* _RECORDS_
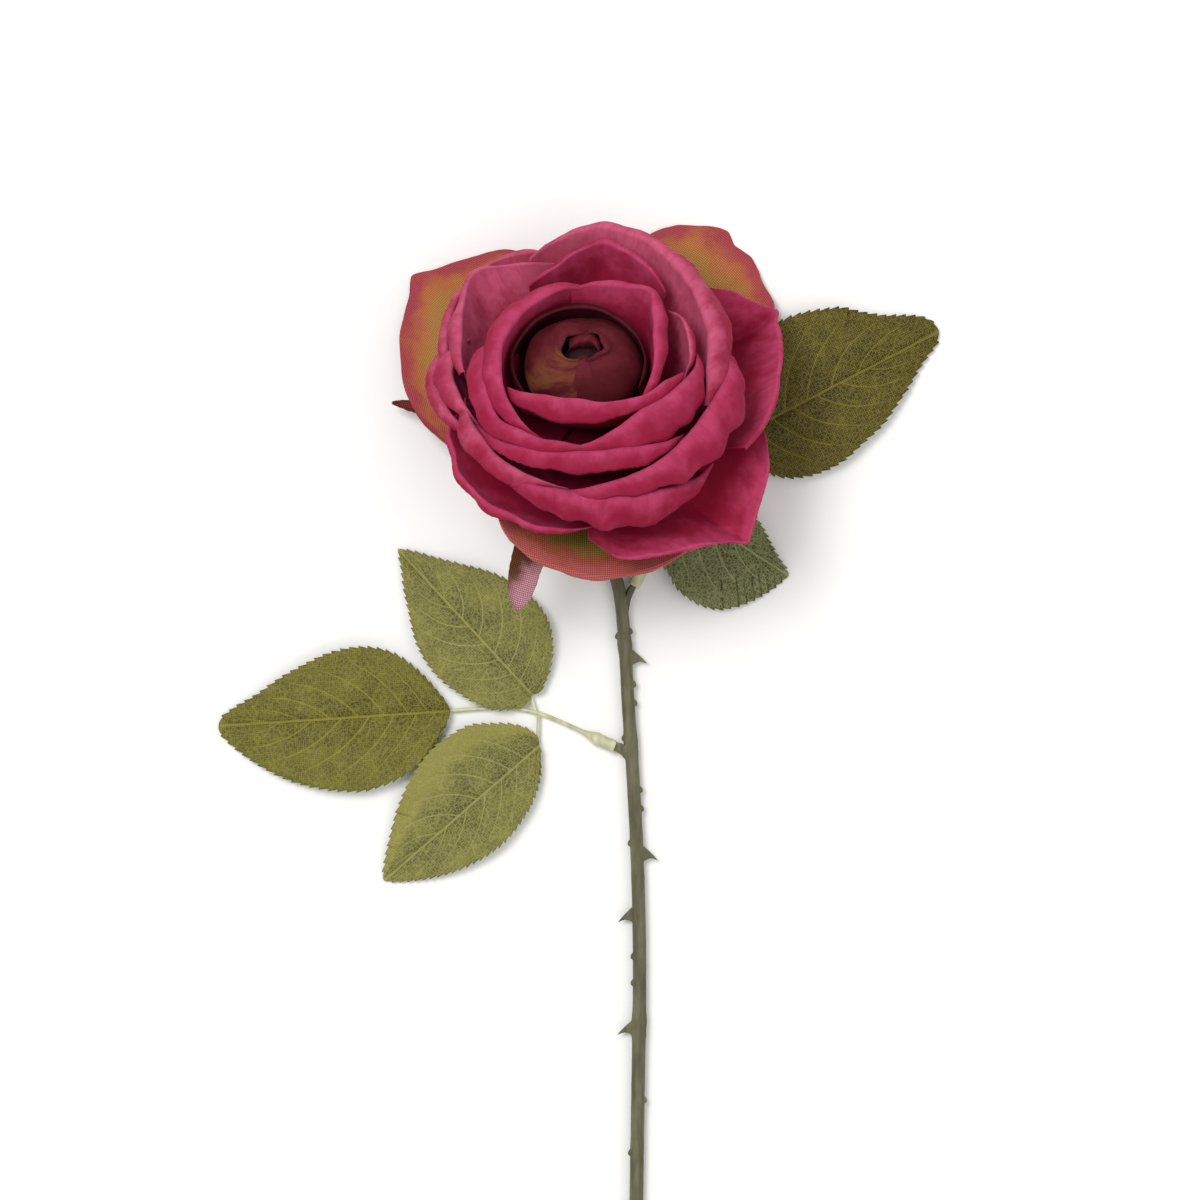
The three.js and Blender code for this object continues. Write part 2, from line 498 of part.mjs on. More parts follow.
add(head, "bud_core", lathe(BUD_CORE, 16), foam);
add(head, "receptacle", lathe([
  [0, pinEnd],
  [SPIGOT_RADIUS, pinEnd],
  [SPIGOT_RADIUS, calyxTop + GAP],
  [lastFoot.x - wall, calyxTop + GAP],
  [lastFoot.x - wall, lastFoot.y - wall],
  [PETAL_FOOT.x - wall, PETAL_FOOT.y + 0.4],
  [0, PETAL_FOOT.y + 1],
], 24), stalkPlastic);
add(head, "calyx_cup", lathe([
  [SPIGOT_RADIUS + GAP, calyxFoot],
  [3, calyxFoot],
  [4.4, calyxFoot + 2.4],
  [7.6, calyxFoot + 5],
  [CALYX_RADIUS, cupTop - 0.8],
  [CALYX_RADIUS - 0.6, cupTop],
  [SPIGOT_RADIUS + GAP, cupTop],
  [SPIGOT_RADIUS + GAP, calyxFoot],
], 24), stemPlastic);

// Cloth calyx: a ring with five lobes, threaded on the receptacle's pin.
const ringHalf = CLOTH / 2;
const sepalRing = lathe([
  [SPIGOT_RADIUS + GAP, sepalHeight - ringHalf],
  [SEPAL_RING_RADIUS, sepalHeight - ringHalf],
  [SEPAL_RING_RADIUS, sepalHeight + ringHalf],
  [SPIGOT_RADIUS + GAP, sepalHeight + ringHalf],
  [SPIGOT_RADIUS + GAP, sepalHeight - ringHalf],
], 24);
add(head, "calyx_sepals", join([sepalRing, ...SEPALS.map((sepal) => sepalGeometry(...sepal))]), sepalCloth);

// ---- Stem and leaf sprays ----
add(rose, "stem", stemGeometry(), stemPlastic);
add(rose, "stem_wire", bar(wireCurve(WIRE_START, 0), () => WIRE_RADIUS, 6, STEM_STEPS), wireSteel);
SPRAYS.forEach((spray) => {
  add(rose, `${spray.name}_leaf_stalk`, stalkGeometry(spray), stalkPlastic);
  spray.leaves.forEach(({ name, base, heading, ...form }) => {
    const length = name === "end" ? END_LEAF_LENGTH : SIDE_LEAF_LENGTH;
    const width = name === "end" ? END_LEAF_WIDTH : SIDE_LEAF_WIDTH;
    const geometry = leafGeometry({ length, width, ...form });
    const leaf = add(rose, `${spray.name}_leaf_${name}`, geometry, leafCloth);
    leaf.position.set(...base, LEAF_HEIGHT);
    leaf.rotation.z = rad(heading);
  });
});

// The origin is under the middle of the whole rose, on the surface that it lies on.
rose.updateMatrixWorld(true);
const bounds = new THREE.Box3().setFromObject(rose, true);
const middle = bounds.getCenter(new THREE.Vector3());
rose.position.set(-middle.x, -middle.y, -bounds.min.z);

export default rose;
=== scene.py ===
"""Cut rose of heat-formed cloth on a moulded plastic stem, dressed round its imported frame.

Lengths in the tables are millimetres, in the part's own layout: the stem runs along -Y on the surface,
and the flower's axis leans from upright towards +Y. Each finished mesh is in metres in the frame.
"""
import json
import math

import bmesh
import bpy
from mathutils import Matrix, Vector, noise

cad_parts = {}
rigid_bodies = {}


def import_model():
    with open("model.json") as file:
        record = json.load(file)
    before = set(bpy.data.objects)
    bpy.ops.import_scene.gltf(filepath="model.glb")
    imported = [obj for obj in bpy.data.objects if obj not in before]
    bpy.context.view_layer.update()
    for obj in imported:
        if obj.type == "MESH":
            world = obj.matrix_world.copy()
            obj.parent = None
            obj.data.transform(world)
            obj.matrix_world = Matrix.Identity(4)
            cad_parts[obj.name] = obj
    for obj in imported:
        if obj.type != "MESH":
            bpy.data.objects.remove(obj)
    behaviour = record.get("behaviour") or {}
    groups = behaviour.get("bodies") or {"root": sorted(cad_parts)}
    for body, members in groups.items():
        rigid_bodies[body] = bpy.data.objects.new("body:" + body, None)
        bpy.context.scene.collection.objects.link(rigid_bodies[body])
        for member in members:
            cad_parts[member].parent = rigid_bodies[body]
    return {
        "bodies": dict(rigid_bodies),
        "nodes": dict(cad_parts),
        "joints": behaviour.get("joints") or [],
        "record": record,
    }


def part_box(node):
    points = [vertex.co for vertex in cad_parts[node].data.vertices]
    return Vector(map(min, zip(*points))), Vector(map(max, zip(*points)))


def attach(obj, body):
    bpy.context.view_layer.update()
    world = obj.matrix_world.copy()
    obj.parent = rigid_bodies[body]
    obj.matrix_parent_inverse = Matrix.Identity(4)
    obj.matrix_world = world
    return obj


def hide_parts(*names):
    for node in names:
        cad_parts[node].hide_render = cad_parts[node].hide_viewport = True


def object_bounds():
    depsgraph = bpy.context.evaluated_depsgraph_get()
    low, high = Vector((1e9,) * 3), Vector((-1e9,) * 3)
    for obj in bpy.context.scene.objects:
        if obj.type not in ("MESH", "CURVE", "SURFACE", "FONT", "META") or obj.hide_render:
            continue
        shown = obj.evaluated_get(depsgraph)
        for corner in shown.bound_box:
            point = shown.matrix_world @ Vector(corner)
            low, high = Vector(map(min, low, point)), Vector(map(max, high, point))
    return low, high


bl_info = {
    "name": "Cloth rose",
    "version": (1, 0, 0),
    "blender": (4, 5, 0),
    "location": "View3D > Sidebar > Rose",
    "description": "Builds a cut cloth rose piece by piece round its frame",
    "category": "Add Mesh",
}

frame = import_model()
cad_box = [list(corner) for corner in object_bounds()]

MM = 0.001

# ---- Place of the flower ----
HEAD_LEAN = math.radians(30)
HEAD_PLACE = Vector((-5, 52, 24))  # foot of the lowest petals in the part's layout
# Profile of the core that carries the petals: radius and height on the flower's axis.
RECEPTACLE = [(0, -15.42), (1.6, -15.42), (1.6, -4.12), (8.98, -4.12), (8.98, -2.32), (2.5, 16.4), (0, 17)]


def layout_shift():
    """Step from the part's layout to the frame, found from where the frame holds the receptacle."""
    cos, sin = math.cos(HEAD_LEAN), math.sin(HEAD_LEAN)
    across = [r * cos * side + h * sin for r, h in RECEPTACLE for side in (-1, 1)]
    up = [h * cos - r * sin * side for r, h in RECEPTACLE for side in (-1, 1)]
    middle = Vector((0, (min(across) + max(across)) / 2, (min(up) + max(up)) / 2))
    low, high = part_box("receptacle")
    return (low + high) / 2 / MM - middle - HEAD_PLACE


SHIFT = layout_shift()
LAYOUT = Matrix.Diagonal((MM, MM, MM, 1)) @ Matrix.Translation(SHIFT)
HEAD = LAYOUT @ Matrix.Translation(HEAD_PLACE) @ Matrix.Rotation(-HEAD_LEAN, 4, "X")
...
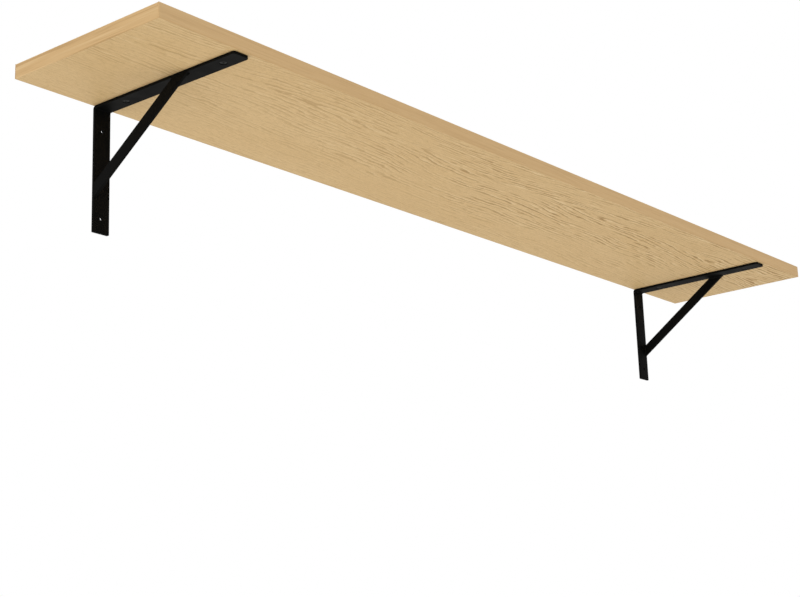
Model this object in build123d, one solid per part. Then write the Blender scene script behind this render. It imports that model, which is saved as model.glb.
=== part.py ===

* _DIRECTIONS_
Copy out only the lines above from the one with "cad_parts[node].hide_render = cad_parts[node].hide_viewport" to the one with "point = shown.matrix_world", inclusive, exactly as they stand.

* _OUTPUT_
        cad_parts[node].hide_render = cad_parts[node].hide_viewport = True


def object_bounds():
    depsgraph = bpy.context.evaluated_depsgraph_get()
    low, high = Vector((1e9,) * 3), Vector((-1e9,) * 3)
    for obj in bpy.context.scene.objects:
        if obj.type not in ("MESH", "CURVE", "SURFACE", "FONT", "META") or obj.hide_render:
            continue
        shown = obj.evaluated_get(depsgraph)
        for corner in shown.bound_box:
            point = shown.matrix_world @ Vector(corner)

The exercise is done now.